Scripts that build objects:

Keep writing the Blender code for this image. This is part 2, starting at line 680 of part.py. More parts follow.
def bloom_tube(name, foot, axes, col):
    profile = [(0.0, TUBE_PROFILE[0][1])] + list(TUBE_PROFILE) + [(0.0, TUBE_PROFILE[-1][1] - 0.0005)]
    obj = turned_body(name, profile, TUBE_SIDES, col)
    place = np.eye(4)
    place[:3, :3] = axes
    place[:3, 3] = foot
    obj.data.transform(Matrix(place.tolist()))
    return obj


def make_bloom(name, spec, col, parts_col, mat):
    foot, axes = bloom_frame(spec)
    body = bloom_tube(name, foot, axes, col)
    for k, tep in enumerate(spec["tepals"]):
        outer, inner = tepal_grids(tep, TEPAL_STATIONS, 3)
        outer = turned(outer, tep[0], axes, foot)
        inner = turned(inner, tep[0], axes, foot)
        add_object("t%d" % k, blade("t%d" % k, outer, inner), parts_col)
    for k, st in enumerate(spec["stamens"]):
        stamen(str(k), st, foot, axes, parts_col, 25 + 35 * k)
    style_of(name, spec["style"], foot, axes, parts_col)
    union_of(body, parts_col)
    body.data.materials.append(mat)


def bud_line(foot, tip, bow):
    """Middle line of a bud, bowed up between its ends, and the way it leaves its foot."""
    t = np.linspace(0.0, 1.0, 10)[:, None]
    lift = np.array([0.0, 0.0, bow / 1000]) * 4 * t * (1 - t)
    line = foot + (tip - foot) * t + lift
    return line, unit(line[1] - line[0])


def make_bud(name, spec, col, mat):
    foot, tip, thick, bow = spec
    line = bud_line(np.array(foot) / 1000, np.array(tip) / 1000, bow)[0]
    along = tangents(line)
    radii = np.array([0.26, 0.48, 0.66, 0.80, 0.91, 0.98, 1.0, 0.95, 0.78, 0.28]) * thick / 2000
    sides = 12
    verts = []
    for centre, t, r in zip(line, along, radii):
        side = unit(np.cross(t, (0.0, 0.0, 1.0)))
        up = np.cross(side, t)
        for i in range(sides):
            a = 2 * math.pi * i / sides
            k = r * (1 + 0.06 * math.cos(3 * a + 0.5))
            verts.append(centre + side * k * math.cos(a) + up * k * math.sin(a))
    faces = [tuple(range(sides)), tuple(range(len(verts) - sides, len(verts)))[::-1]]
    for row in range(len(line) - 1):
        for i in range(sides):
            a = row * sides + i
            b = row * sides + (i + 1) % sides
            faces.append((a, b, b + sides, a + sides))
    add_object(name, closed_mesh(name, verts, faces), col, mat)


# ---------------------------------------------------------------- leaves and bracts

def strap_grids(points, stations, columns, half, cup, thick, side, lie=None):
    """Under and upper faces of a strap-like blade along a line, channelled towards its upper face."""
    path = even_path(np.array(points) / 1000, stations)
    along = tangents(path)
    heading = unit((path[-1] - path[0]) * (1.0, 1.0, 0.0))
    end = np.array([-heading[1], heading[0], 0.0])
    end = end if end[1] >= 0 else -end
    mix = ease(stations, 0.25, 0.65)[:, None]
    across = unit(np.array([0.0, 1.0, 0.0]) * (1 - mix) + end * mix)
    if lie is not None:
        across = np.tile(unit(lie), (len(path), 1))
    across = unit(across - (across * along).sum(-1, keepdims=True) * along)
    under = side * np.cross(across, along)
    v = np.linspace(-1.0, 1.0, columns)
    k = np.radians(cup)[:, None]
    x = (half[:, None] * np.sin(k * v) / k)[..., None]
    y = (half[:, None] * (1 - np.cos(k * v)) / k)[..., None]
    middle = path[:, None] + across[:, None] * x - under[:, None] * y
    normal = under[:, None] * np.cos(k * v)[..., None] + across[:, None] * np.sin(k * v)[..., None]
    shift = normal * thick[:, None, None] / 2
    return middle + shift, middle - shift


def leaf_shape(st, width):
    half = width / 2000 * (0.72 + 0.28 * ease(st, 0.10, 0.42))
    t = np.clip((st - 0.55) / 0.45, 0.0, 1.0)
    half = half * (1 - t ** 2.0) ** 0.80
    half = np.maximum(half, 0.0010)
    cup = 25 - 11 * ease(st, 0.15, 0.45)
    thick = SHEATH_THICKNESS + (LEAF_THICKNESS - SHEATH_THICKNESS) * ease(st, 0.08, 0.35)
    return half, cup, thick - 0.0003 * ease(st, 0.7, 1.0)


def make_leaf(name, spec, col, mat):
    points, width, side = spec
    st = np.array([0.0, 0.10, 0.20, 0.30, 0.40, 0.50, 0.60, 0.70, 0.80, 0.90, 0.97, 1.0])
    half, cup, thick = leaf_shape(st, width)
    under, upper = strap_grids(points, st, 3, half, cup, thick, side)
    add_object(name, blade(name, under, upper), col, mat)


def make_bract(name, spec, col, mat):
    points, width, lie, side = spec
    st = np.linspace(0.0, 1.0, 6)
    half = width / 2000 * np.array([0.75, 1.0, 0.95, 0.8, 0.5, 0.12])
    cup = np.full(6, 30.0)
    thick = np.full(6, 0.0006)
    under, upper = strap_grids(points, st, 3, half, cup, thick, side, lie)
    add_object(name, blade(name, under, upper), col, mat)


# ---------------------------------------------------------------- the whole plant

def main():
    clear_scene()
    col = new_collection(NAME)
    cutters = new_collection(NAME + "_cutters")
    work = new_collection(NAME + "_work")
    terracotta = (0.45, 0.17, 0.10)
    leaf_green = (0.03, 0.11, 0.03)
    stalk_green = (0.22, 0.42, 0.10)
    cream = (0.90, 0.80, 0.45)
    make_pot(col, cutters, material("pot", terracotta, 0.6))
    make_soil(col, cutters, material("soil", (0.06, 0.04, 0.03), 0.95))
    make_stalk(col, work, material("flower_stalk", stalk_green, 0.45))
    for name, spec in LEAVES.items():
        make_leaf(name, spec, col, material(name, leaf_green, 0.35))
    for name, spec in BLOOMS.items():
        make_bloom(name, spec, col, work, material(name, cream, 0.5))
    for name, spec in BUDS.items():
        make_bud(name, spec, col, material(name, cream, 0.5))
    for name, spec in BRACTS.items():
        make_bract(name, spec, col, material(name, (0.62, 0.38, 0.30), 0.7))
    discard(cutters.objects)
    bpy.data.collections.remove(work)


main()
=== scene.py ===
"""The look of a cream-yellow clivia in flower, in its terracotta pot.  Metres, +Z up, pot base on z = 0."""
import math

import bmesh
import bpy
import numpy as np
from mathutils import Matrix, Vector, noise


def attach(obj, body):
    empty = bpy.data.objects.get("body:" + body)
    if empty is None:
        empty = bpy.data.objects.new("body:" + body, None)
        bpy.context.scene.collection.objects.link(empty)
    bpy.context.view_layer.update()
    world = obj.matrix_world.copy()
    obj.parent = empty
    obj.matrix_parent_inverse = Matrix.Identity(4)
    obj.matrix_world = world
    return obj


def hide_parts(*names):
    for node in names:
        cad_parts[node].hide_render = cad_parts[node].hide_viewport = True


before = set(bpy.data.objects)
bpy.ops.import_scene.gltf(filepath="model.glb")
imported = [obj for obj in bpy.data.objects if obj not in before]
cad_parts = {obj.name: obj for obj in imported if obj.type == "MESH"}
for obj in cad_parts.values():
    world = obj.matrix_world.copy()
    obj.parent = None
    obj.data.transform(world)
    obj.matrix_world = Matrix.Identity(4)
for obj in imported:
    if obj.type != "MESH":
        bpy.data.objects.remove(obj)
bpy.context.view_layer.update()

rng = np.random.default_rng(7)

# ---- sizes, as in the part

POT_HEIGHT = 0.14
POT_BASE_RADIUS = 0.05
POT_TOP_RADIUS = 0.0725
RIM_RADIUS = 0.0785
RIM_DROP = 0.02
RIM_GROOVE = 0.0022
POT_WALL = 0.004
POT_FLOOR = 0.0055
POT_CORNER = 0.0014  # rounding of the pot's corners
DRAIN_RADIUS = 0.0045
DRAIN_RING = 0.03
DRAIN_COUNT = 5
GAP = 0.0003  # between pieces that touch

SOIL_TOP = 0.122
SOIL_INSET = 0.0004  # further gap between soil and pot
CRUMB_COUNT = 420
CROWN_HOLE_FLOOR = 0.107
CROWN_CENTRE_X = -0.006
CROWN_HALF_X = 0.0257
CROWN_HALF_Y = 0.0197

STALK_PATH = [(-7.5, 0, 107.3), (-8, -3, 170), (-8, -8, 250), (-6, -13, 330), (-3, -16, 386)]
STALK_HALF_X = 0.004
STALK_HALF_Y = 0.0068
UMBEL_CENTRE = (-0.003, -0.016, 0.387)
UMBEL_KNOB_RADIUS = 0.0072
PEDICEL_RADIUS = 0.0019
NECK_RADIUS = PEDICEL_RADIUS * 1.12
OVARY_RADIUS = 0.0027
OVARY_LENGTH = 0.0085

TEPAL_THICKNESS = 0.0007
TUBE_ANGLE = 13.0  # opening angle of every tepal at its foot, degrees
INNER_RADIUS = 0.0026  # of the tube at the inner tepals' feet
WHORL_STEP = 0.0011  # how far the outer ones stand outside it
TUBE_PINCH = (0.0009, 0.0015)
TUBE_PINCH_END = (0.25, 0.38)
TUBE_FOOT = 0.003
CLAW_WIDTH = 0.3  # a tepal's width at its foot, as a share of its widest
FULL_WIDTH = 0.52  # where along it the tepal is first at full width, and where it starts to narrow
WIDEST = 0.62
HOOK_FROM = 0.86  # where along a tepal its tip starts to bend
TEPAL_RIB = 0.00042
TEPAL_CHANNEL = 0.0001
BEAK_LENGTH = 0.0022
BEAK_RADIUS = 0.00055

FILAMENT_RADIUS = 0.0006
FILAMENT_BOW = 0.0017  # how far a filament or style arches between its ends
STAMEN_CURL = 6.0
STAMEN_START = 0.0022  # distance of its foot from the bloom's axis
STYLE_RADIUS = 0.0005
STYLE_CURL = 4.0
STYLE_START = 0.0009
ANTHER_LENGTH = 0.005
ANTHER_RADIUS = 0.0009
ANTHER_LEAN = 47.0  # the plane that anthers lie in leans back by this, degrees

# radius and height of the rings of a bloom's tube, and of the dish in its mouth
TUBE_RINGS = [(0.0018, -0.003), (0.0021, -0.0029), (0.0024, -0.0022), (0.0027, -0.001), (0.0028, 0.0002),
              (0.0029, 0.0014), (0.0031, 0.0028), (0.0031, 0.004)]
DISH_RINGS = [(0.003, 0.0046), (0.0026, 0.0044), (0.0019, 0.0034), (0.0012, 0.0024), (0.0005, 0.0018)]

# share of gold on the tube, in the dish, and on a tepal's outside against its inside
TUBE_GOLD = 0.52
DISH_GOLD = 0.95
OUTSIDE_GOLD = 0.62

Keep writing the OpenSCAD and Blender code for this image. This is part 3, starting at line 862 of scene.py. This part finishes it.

→ **What is needed**
The first line to be transcribed is the one containing "bpy.data.objects.remove(obj)", and the last is the one containing "ANTHER_LEAN = 47.0". Transcribe exactly those lines and nothing else.

→ **The result**
        bpy.data.objects.remove(obj)
bpy.context.view_layer.update()

rng = np.random.default_rng(7)

# ---- sizes, as in the part

POT_HEIGHT = 0.14
POT_BASE_RADIUS = 0.05
POT_TOP_RADIUS = 0.0725
RIM_RADIUS = 0.0785
RIM_DROP = 0.02
RIM_GROOVE = 0.0022
POT_WALL = 0.004
POT_FLOOR = 0.0055
POT_CORNER = 0.0014  # rounding of the pot's corners
DRAIN_RADIUS = 0.0045
DRAIN_RING = 0.03
DRAIN_COUNT = 5
GAP = 0.0003  # between pieces that touch

SOIL_TOP = 0.122
SOIL_INSET = 0.0004  # further gap between soil and pot
CRUMB_COUNT = 420
CROWN_HOLE_FLOOR = 0.107
CROWN_CENTRE_X = -0.006
CROWN_HALF_X = 0.0257
CROWN_HALF_Y = 0.0197

STALK_PATH = [(-7.5, 0, 107.3), (-8, -3, 170), (-8, -8, 250), (-6, -13, 330), (-3, -16, 386)]
STALK_HALF_X = 0.004
STALK_HALF_Y = 0.0068
UMBEL_CENTRE = (-0.003, -0.016, 0.387)
UMBEL_KNOB_RADIUS = 0.0072
PEDICEL_RADIUS = 0.0019
NECK_RADIUS = PEDICEL_RADIUS * 1.12
OVARY_RADIUS = 0.0027
OVARY_LENGTH = 0.0085

TEPAL_THICKNESS = 0.0007
TUBE_ANGLE = 13.0  # opening angle of every tepal at its foot, degrees
INNER_RADIUS = 0.0026  # of the tube at the inner tepals' feet
WHORL_STEP = 0.0011  # how far the outer ones stand outside it
TUBE_PINCH = (0.0009, 0.0015)
TUBE_PINCH_END = (0.25, 0.38)
TUBE_FOOT = 0.003
CLAW_WIDTH = 0.3  # a tepal's width at its foot, as a share of its widest
FULL_WIDTH = 0.52  # where along it the tepal is first at full width, and where it starts to narrow
WIDEST = 0.62
HOOK_FROM = 0.86  # where along a tepal its tip starts to bend
TEPAL_RIB = 0.00042
TEPAL_CHANNEL = 0.0001
BEAK_LENGTH = 0.0022
BEAK_RADIUS = 0.00055

FILAMENT_RADIUS = 0.0006
FILAMENT_BOW = 0.0017  # how far a filament or style arches between its ends
STAMEN_CURL = 6.0
STAMEN_START = 0.0022  # distance of its foot from the bloom's axis
STYLE_RADIUS = 0.0005
STYLE_CURL = 4.0
STYLE_START = 0.0009
ANTHER_LENGTH = 0.005
ANTHER_RADIUS = 0.0009
ANTHER_LEAN = 47.0  # the plane that anthers lie in leans back by this, degrees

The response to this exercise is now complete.